▶ _Work to do_
Starting with the first line and ending with the line that holds "wasm.setup();", repeat the material exactly.

▶ _Source data_
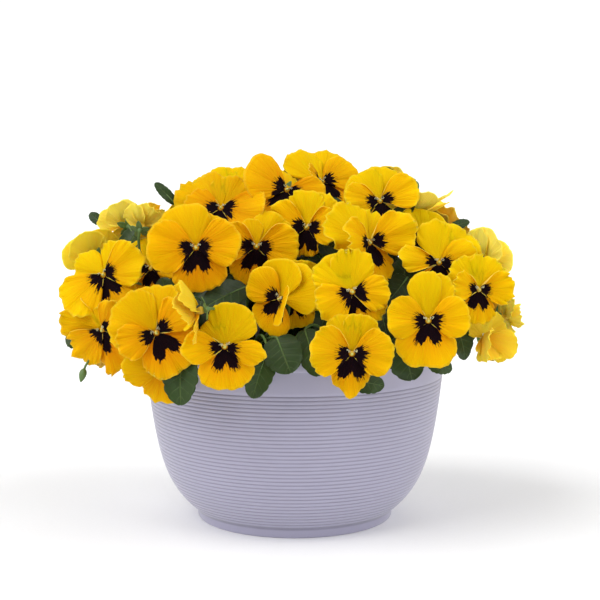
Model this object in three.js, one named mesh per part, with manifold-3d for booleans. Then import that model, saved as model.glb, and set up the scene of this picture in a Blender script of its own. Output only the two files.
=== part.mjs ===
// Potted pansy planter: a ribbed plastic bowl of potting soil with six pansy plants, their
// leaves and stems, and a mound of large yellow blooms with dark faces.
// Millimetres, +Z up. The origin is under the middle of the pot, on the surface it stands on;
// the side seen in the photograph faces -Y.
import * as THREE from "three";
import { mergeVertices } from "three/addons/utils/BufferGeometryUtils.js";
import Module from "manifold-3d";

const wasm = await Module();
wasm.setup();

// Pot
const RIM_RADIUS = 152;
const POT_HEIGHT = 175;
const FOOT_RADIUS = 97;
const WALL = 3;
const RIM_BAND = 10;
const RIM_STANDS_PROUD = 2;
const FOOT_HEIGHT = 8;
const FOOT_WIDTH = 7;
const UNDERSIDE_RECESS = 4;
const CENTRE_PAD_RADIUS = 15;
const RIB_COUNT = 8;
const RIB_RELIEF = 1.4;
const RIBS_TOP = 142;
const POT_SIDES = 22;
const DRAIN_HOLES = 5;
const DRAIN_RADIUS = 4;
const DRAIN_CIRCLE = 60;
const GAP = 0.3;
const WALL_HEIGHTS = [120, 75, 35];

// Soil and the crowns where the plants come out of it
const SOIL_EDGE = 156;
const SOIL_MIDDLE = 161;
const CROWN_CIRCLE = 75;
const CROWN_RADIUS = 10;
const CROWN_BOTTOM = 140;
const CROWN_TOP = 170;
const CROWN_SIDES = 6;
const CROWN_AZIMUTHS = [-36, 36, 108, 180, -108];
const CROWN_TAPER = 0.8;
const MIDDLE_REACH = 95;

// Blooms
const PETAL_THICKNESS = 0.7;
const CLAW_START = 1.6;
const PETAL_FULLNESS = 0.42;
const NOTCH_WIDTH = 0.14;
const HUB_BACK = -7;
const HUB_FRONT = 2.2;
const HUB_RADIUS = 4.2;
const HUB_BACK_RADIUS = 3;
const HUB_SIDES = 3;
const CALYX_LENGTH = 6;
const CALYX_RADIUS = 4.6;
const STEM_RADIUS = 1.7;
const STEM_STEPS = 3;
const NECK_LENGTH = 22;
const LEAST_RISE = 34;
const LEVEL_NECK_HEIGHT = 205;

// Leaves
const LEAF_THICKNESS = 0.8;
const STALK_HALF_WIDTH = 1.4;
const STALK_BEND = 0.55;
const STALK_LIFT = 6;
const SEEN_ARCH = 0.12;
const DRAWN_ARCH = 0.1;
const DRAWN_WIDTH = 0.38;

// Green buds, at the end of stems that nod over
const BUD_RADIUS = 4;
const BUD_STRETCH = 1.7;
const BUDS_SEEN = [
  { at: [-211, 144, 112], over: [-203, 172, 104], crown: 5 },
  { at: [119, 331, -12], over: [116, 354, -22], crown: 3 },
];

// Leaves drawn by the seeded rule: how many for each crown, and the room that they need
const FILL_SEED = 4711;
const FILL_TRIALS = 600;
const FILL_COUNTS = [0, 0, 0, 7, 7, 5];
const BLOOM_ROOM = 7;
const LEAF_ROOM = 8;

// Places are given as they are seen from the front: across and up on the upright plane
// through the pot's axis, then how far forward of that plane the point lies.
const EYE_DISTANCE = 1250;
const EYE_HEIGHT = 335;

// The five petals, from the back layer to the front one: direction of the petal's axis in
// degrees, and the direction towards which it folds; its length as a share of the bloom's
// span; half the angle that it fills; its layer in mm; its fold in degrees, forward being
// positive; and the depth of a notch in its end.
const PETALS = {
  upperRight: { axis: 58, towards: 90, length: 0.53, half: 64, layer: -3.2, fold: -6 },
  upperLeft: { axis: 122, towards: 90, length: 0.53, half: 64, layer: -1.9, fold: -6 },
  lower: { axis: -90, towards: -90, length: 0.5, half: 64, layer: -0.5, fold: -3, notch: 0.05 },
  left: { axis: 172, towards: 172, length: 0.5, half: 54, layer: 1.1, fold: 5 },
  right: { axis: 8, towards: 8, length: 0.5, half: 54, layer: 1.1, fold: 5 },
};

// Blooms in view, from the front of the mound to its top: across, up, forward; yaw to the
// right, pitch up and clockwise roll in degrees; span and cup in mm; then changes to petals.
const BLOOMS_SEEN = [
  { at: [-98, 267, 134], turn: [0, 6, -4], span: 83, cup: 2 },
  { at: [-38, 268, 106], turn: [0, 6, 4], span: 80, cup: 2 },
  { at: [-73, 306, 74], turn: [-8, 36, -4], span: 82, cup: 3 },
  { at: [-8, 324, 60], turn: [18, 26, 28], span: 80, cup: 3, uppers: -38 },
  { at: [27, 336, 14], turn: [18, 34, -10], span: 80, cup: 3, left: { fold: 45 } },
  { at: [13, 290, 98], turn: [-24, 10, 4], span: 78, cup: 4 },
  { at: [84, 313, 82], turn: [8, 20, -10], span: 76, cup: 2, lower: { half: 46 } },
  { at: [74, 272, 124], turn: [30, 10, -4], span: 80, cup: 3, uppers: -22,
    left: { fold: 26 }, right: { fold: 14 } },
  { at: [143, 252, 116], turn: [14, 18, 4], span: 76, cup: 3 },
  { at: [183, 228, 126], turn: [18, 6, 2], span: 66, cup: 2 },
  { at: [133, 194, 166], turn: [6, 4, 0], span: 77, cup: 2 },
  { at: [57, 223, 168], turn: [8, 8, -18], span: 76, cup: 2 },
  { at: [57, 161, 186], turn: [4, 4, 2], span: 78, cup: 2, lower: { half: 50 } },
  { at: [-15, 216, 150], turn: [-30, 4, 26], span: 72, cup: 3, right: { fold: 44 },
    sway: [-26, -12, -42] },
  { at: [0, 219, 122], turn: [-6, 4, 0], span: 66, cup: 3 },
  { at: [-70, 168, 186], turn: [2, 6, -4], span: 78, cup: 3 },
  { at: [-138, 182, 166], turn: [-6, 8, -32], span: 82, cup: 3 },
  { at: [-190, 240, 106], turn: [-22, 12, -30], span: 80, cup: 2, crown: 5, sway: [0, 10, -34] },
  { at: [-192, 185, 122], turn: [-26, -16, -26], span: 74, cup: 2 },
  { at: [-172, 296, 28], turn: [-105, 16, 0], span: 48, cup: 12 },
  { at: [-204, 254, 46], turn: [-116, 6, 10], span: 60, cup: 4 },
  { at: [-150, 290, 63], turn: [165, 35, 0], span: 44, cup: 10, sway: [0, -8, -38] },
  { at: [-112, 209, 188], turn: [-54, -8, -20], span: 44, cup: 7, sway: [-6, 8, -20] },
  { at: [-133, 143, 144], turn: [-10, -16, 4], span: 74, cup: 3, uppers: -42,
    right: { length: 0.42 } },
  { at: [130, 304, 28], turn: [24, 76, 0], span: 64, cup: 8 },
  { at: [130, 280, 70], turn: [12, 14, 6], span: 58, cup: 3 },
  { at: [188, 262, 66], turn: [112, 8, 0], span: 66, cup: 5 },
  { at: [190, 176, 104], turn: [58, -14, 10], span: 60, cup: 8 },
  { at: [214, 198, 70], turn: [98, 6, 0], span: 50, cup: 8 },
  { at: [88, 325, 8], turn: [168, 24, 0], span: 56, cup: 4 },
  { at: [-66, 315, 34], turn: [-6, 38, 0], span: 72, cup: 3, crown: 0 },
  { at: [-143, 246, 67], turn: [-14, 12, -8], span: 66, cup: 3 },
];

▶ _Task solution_
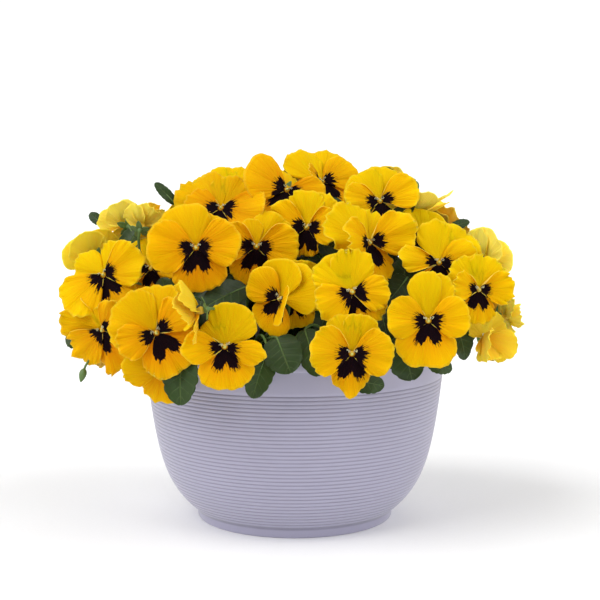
Model this object in three.js, one named mesh per part, with manifold-3d for booleans. Then import that model, saved as model.glb, and set up the scene of this picture in a Blender script of its own. Output only the two files.
=== part.mjs ===
// Potted pansy planter: a ribbed plastic bowl of potting soil with six pansy plants, their
// leaves and stems, and a mound of large yellow blooms with dark faces.
// Millimetres, +Z up. The origin is under the middle of the pot, on the surface it stands on;
// the side seen in the photograph faces -Y.
import * as THREE from "three";
import { mergeVertices } from "three/addons/utils/BufferGeometryUtils.js";
import Module from "manifold-3d";

const wasm = await Module();
wasm.setup();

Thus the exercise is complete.